C_DEFUN([AC_BUILD_TYPES],
[
AC_ARG_ENABLE(debug,
      [  --enable-debug          build debug version],
      CFLAGS="$CFLAGS -DDEBUG -O0 -g3 -Wall"
      CXXFLAGS="$CXXFLAGS -DDEBUG -O0 -g3 -Wall")
AC_ARG_ENABLE(gprof,
      [  --enable-profile        build profiling version],
      CFLAGS="$CFLAGS -pg"
      CXXFLAGS="$CXXFLAGS -pg"
      LDFLAGS="$LDFLAGS -pg")
AC_ARG_ENABLE(release,
      [  --enable-release        build release version],
      CFLAGS="$CFLAGS -DNDEBUG -g0 -O3"
      CXXFLAGS="$CXXFLAGS -DNDEBUG -g0 -O3")
])

That's all! Save the definition into something like ac_build_types.m4 and run aclocal -Idirectory-containing-macros as part of creating your ./configure for other developers.

Wednesday, August 10, 2005

Almost there

As part of exploring a Windows to Linux port, I looked into generating Windows DLLs with automake and libtool. After some experimenting, I have almost everything I want in an example library, Foo:

  1. Builds static and shared libraries for Linux
  2. Builds static and shared libraries for Windows
  3. Windows libraries can depend on Cygwin
  4. Windows libraries can be entirely independent of Cygwin

Here's how I build for that last case:

$ ./autogen.sh
$ CC="cc -mno-cywin" CXX="cc -mno-cygwin" LTCC="cc" ./configure --prefix=/tmp/foo
$ make install

This installs everything under /tmp/foo (where I can easily clean up between test runs).

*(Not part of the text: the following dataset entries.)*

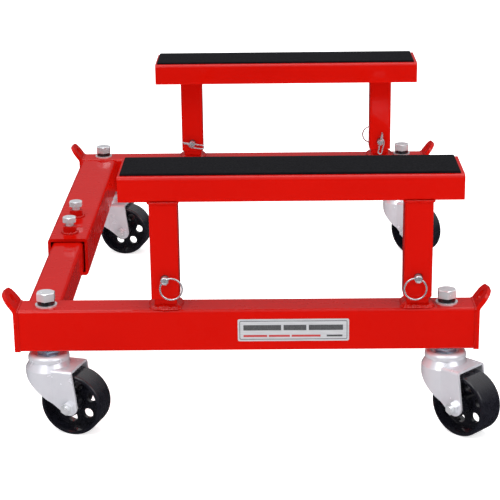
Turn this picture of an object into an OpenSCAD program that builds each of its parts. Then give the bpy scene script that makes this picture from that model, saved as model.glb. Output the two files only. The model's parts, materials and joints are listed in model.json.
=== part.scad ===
// Adjustable engine cradle on four swivel casters.
// X runs along the two long beams, Y across the cradle and Z up.
// The near side is at -Y and the far side at +Y; the cross member is at -X.

/* [Beams] */
// Length of each long beam over its end plates
beam_len = 532; // [480:1:620]
// Width of the beam tube
beam_w = 40; // [38:1:50]
// Height of the beam tube
beam_h = 50; // [44:1:60]
// Wall of the beam tube
beam_wall = 3; // [2:0.5:4]
// Overall width over both beams
overall_w = 717; // [640:1:800]

/* [End plates] */
// Thickness of the end plates
plate_t = 5; // [4:0.5:6]
// Outward lean of the tie-down eye in degrees
eye_lean = 36; // [20:1:45]
// Straight length of the eye above its bend
eye_len = 21; // [18:1:30]
// Diameter of the tie-down hole
eye_hole = 13; // [8:0.5:16]

/* [Cross member] */
// Outer width of the square sleeve
sleeve_w = 52; // [50:1:56]
// Wall of the sleeve
sleeve_wall = 4; // [3:0.5:4.5]
// Size of the inner square tube
inner_w = 40; // [36:1:40]
// Length of the inner tube
inner_len = 470; // [420:1:480]
// Gap between the sleeve mouth and the near beam
mouth_gap = 234; // [200:1:260]

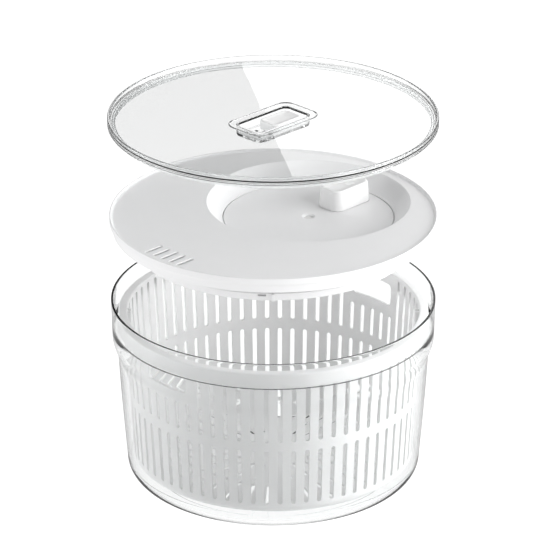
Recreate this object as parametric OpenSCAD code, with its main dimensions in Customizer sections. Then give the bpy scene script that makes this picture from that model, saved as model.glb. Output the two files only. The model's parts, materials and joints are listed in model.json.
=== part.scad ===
// Salad spinner with a clear bowl, a slotted basket, a geared spin lid and a clear
// storage cover with a vent. Z is up, the bowl stands on Z = 0 and its axis is the
// Z axis. The crank lies towards +Y and the pouring slots towards -Y.

/* [Raised positions] */
// Height of the spin lid above its seat on the bowl
lid_raise = 67.3; // [0:0.1:150]
// Height of the storage cover above its seat on the spin lid
cover_raise = 76; // [0:1:200]
// Distance of the vent slider from the middle of its pocket
vent_shift = 8.2; // [0:0.1:9]

/* [Bowl] */
// Outer radius of the rim
rim_r = 130; // [128:1:132]
// Height of the bowl
bowl_h = 150.5; // [148:0.5:160]
// Height of the ledge inside the collar
ledge_z = 128.5; // [127:0.1:130]
// Radius of the corner between the wall and the base
base_corner_r = 12.2; // [9:0.1:14]

/* [Basket] */
// Slots in each row
slot_count = 68; // [60:4:72]
// Width of a slot
slot_w = 3.6; // [3:0.1:4]
// Height of the basket's rim above the table
basket_top = 140; // [139:0.5:140.5]
// Width of the hand windows
window_w = 42; // [36:1:46]

/* [Spin lid] */
// Distance of the crank's axis from the bowl's axis, fixed by the gears
crank_offset = 40; // [40]
// Radius of the crank recess at the top face
recess_r = 81.7; // [80:0.1:82]
// Radius of the crank disc
disc_r = 68.5; // [66:0.5:68.5]
// Teeth on the drive gear
gear_teeth = 48; // [48]
// Teeth on the pinion
pinion_teeth = 16; // [16]
// Pouring slots
pour_count = 5; // [3:1:7]

/* [Knob] */
// Length of the knob along the crank
knob_l = 42; // [36:1:42]
// Width of the knob
knob_w = 26; // [23:1:27]
// Height of the knob's top above the lid's top face
knob_above = 3.5; // [2.5:0.1:3.6]

/* [Storage cover] */
// Length of the vent pocket
pocket_l = 55; // [54:1:56]
// Width of the vent pocket
pocket_w = 27; // [25:1:28]
// Length of the vent slider
slider_l = 31; // [29:1:32]
// Width of the vent slider
slider_w = 20; // [18:1:21]

/* [Hidden] */
$fn = 96;

// Colours
white = [0.93, 0.93, 0.92];
soft_white = [0.86, 0.86, 0.86];
clear = [0.86, 0.91, 0.93, 0.3];
steel = [0.7, 0.71, 0.73];

// Bowl
floor_z = 3;             // top of the floor
foot_recess = 1;         // hollow under the floor, inside the foot ring
foot_in_r = 97;
base_r = 118.6;          // outer radius where the wall meets the base corner
mid_z = 60;
mid_r = 122.3;           // outer radius half way up
waist_z = 103;
waist_r = 125;           // outer radius just under the collar
collar_z = 119;
collar_r = rim_r - 0.7;  // outer radius at the bottom of the collar
bowl_wall = 2.4;
pin_r = 5;
pin_top = 18;

// Basket
basket_floor = 12;
basket_wall = 2.2;
basket_low_r = 113.2;    // outer radius at the bottom corner
basket_high_r = 119.2;   // outer radius under the rim
basket_corner_r = 8;
skirt_z = 128;           // bottom edge of the turned-down rim
skirt_r = 124.4;
row_low = [21.3, 69];    // heights of the lower row of slots
row_high = [77, 136.6];  // heights of the upper row of slots
window_z = [110.5, 129];
under_window_z = 101.5;  // top of the slots under a window
slot_reach = [104, 120.7];  // radii that the slots are cut between, short of the skirt
lug_angles = [45, 135, 225, 315];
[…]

Why LTCC="cc"? It turns out that libtool writes a temporary wrapper for the main and just this temporary wrapper needs the full Cygwin environment. Libtool provides LTCC for building the wrapper independently of CC used for everything else. Without the extra setting, everything actually works but produces spurious errors during building. (If you want an explanation of -mno-cygwin, see the manpage for GCC under Cygwin.)

I posted this under the title Almost there. There is one more detail to work out. Even though the DLL has no Cygwin depedencies, it is still named cygfoo-0-0-0.dll rather than foo.dll as expected. Everythings works correctly, but this is annoying. You cannot rename the DLL either as this breaks loading for programs linked against it. When I figure this last bit out, I'll post an update to this entry.

Runtime traces for C

While porting some software from Windows to Linux, I needed to see backtraces. If there is no global exception handler and an exception in C++ is not caught, it aborts the program. The reports I got went along the lines of some program output:

$ run_foo
Aborted.

Not very helpful!

So I wrote a small pair of trace macros based on the GNU C Library's backtrace facility. Although this facility is only available for UNIX and Linux platforms, my tracing macros still are helpful under Windows sans backtracing.

#ifndef TRACE_H_
#define TRACE_H_

#include <stdio.h>
#include <stdlib.h>

#define TRACE_BACKTRACE_FRAMES 10

#ifdef __GNUC__
# define __FUNCTION__ __PRETTY_FUNCTION__
#endif

/* Emacs-style output */
#ifdef EMACS
# define TRACE_PREFIX   fprintf (stderr, "%s:%d:%s", __FILE__, __LINE__, __FUNCTION__)
#else
# define TRACE_PREFIX   fprintf (stderr, "%s(%d):%s", __FILE__, __LINE__, __FUNCTION__)
#endif /* EMACS */

#ifdef linux
# include <execinfo.h>

# define TRACE_DUMP()   do {     void *array[TRACE_BACKTRACE_FRAMES];     int n = backtrace (array, sizeof (array) / sizeof (void *));     char **symbols = backtrace_symbols (array, n);     int i;      for (i = 0; i < n; ++i)       fprintf (stderr, " -[%d]%s\n", i, symbols[i]);      free (symbols);   } while (0)
#else
# define TRACE_DUMP()
#endif /* linux */

#define TRACE()   TRACE_PREFIX; fprintf (stderr, "\n");   TRACE_DUMP ()

#define TRACE_MSG(MSG)   TRACE_PREFIX; fprintf (stderr, ": %s\n", MSG);   TRACE_DUMP ()

#endif /* TRACE_H_ */

Use the EMACS define to switch between Emacs-style and regular line tracing.

UPDATE: I meant to provide sample output:

trace.c(9):bob: Some interesting debug message.
 -[0]./trace(bob+0x51) [0x804878d]
 -[1]./trace(main+0x21) [0x8048817]
 -[2]/lib/tls/libc.so.6(__libc_start_main+0xd0) [0x4021de80]
 -[3]./trace [0x80486a1]

One thing jumps out immediately: this is not Java. But one can tease out that main called bob and bob wrote a trace message. Notice this:

trace.c(9):bob: Some interesting debug message.
 -[0]./trace(main+0x51) [0x8048841]
 -[1]/lib/tls/libc.so.6(__libc_start_main+0xd0) [0x4021de80]
 -[2]./trace [0x80486a1]

That is the same output with -O3 passed to GCC. The compiler inlines away the trivial bob function. -O2 did not inline the function.